> Exercise: Both the line containing "plinth_foot();" and the line containing "obj.matrix_world = Matrix.Identity(4)" belong in the answer, along with every line between them; print exactly those.

[Entries start]

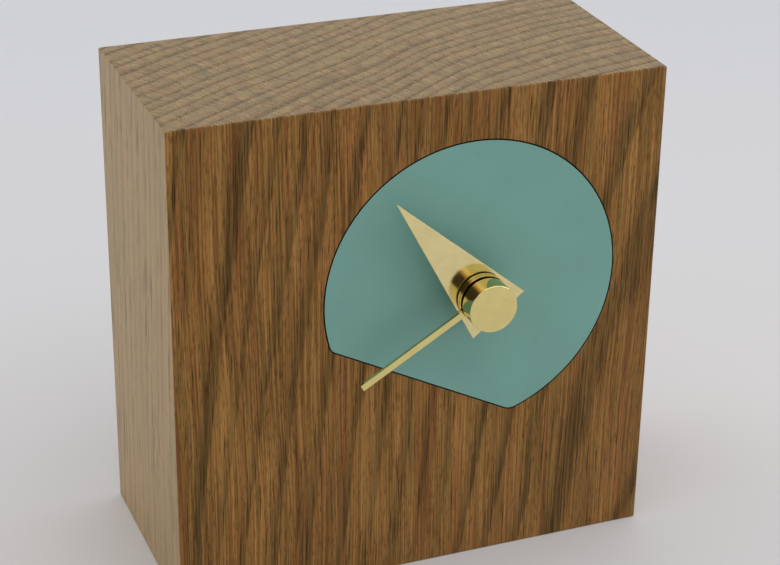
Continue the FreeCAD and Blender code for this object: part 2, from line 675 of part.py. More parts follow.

[Entries end]
[Entries start]

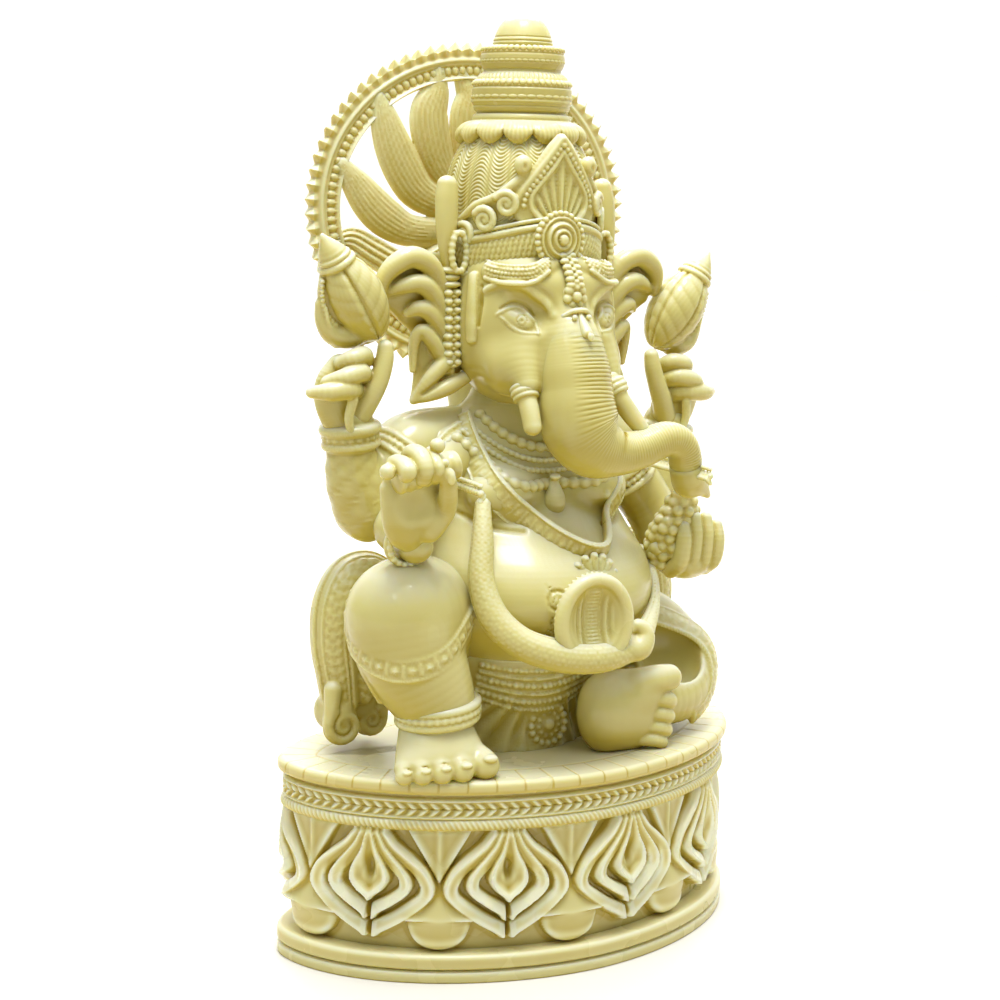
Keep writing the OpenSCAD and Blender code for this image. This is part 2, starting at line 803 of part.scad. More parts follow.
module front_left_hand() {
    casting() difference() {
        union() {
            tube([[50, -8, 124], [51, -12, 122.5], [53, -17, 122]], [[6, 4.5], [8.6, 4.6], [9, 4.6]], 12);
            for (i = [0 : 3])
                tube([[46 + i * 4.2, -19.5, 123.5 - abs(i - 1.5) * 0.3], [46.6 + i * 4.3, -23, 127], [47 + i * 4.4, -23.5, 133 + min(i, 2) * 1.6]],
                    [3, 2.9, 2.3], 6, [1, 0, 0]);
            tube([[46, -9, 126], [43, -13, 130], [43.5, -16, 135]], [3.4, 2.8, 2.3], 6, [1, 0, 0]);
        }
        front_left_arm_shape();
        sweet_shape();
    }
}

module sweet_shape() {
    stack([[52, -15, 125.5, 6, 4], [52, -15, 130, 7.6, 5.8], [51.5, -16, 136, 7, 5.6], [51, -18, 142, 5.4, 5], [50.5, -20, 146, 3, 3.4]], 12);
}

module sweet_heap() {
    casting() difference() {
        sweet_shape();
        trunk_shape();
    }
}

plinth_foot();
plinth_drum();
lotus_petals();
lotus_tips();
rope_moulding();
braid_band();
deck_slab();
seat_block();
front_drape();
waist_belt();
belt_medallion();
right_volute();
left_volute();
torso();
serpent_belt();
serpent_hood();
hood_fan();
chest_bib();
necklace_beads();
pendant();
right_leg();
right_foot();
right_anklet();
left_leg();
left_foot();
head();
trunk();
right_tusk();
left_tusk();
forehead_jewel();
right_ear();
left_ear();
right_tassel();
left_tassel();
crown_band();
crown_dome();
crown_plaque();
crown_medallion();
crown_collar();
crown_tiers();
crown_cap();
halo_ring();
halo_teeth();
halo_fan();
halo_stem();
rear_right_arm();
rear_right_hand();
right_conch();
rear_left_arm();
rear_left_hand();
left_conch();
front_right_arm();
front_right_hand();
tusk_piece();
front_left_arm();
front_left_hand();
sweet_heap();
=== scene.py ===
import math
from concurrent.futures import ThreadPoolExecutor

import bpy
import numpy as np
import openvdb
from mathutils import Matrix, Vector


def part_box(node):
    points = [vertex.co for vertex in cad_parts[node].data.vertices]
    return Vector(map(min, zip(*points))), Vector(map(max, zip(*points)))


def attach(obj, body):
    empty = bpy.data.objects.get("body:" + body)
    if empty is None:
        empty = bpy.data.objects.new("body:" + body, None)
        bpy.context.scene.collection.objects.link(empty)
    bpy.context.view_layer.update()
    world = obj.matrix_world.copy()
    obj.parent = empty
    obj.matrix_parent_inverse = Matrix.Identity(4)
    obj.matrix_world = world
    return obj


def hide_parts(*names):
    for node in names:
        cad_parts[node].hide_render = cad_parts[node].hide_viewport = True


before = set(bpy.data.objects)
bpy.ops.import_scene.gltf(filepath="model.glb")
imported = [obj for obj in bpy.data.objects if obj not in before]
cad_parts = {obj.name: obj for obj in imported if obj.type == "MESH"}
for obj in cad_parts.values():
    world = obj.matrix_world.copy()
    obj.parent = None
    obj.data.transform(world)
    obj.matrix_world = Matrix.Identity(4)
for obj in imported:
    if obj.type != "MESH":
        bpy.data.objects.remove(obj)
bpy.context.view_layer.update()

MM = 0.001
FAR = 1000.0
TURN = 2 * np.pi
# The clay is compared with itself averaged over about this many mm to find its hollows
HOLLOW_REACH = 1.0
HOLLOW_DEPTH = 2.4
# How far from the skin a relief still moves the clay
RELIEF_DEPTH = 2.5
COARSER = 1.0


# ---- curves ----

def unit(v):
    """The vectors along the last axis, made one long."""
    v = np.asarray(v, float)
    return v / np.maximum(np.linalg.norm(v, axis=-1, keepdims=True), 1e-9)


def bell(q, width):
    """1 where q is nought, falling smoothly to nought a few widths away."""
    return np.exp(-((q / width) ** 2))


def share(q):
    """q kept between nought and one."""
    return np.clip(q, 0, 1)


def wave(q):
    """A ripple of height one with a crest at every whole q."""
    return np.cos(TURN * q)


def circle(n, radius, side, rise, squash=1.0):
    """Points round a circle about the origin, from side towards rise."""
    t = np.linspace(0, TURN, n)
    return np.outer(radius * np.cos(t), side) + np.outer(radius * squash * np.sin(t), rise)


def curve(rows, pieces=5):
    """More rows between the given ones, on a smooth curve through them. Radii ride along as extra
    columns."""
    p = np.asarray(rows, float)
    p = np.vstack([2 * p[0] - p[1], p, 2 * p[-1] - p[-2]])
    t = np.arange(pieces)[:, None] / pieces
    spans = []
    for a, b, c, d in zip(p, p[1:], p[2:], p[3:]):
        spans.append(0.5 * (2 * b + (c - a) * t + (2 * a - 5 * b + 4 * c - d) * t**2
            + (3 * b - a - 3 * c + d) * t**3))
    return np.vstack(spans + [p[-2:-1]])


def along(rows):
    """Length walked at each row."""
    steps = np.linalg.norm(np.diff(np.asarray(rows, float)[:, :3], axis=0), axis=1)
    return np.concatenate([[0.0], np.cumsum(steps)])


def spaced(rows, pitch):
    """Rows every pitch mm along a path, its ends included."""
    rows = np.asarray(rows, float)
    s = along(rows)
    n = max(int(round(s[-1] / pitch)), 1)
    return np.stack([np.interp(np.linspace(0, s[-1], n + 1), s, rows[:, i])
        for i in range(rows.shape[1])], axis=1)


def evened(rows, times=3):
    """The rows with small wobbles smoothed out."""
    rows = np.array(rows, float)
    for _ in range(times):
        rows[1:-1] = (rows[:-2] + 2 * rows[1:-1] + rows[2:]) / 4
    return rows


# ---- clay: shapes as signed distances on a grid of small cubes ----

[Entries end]
[Entries start]

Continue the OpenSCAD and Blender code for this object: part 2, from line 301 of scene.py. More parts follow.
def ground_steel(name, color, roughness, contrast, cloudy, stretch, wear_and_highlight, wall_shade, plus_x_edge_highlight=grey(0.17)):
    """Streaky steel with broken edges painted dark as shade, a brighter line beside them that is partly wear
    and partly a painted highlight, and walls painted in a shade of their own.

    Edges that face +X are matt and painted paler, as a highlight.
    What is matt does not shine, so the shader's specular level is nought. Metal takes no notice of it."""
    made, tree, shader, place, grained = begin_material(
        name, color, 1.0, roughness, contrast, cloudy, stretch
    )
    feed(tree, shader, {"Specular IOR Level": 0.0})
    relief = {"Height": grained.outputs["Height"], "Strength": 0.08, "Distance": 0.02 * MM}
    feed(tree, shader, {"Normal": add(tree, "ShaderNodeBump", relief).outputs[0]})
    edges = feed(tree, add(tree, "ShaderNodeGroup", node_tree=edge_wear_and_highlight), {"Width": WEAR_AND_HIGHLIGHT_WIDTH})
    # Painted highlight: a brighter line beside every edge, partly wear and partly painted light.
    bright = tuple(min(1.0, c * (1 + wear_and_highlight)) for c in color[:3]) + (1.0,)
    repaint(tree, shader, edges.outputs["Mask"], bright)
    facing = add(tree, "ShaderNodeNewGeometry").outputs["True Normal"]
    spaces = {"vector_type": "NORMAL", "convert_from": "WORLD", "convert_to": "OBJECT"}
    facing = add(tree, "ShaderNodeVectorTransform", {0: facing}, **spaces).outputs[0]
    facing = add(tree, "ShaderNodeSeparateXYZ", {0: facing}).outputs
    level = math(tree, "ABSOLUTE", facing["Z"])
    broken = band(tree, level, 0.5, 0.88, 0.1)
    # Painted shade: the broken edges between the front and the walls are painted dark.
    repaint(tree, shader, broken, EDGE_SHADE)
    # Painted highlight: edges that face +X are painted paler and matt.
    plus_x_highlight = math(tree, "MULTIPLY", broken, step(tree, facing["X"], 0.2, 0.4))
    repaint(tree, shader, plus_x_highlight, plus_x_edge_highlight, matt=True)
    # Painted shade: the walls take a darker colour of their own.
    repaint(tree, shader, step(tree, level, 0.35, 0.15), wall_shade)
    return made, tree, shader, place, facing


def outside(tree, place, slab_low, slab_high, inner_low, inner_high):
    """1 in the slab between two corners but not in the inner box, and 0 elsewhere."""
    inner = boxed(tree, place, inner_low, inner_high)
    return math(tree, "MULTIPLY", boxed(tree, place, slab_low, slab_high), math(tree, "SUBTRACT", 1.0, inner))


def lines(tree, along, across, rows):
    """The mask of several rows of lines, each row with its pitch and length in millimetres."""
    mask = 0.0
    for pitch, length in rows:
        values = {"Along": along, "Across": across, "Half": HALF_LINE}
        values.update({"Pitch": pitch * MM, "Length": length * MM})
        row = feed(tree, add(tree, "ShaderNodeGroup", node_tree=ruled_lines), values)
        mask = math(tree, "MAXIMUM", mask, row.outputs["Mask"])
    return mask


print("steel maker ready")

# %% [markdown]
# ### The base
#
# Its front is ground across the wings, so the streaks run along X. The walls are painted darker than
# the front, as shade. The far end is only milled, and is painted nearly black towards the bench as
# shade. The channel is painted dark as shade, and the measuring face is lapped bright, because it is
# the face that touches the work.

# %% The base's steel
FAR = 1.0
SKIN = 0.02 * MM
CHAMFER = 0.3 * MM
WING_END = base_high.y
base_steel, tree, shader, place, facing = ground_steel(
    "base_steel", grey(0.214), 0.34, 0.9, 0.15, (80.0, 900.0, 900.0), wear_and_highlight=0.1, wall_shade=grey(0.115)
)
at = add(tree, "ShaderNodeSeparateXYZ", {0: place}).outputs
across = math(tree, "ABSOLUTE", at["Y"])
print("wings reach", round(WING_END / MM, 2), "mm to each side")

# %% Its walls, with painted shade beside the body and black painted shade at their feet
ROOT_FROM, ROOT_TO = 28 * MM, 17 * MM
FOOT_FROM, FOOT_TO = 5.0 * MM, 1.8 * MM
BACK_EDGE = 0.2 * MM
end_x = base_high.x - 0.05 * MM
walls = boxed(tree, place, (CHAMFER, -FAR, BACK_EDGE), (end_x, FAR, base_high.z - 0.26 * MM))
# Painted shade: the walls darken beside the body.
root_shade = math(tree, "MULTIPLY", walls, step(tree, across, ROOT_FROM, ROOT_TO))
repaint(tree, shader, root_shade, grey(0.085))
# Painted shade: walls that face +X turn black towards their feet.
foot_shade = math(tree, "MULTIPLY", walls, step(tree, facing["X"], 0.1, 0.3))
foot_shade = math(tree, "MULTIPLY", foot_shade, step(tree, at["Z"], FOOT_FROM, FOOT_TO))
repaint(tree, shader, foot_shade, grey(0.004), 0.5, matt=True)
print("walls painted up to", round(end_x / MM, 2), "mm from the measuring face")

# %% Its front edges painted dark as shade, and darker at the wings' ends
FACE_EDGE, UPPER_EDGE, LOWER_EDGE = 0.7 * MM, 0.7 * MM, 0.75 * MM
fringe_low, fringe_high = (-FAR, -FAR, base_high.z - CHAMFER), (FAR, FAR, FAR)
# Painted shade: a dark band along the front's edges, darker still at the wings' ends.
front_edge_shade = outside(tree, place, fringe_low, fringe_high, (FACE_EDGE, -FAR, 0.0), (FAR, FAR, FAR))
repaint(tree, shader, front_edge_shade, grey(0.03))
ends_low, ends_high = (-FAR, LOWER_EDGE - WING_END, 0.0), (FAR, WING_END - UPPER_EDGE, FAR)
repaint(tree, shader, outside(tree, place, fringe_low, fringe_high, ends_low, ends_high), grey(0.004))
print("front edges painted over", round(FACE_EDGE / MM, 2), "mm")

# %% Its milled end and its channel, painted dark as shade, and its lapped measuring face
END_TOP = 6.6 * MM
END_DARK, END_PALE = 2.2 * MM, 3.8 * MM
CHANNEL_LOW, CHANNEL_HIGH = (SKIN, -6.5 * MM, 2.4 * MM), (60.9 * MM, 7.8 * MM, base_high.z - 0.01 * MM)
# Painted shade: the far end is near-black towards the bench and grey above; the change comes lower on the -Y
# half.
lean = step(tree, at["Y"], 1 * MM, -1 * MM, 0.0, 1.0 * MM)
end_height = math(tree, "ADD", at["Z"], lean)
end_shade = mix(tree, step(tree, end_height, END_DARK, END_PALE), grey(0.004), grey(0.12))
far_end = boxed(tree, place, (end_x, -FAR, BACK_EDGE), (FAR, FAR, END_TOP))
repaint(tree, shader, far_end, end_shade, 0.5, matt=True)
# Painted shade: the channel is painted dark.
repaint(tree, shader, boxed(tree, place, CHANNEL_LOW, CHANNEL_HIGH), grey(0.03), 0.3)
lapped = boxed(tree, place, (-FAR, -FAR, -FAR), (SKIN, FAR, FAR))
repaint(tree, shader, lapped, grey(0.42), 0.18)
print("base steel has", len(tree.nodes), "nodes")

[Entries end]

> Reply to the exercise:
plinth_foot();
plinth_drum();
lotus_petals();
lotus_tips();
rope_moulding();
braid_band();
deck_slab();
seat_block();
front_drape();
waist_belt();
belt_medallion();
right_volute();
left_volute();
torso();
serpent_belt();
serpent_hood();
hood_fan();
chest_bib();
necklace_beads();
pendant();
right_leg();
right_foot();
right_anklet();
left_leg();
left_foot();
head();
trunk();
right_tusk();
left_tusk();
forehead_jewel();
right_ear();
left_ear();
right_tassel();
left_tassel();
crown_band();
crown_dome();
crown_plaque();
crown_medallion();
crown_collar();
crown_tiers();
crown_cap();
halo_ring();
halo_teeth();
halo_fan();
halo_stem();
rear_right_arm();
rear_right_hand();
right_conch();
rear_left_arm();
rear_left_hand();
left_conch();
front_right_arm();
front_right_hand();
tusk_piece();
front_left_arm();
front_left_hand();
sweet_heap();
=== scene.py ===
import math
from concurrent.futures import ThreadPoolExecutor

import bpy
import numpy as np
import openvdb
from mathutils import Matrix, Vector


def part_box(node):
    points = [vertex.co for vertex in cad_parts[node].data.vertices]
    return Vector(map(min, zip(*points))), Vector(map(max, zip(*points)))


def attach(obj, body):
    empty = bpy.data.objects.get("body:" + body)
    if empty is None:
        empty = bpy.data.objects.new("body:" + body, None)
        bpy.context.scene.collection.objects.link(empty)
    bpy.context.view_layer.update()
    world = obj.matrix_world.copy()
    obj.parent = empty
    obj.matrix_parent_inverse = Matrix.Identity(4)
    obj.matrix_world = world
    return obj


def hide_parts(*names):
    for node in names:
        cad_parts[node].hide_render = cad_parts[node].hide_viewport = True


before = set(bpy.data.objects)
bpy.ops.import_scene.gltf(filepath="model.glb")
imported = [obj for obj in bpy.data.objects if obj not in before]
cad_parts = {obj.name: obj for obj in imported if obj.type == "MESH"}
for obj in cad_parts.values():
    world = obj.matrix_world.copy()
    obj.parent = None
    obj.data.transform(world)
    obj.matrix_world = Matrix.Identity(4)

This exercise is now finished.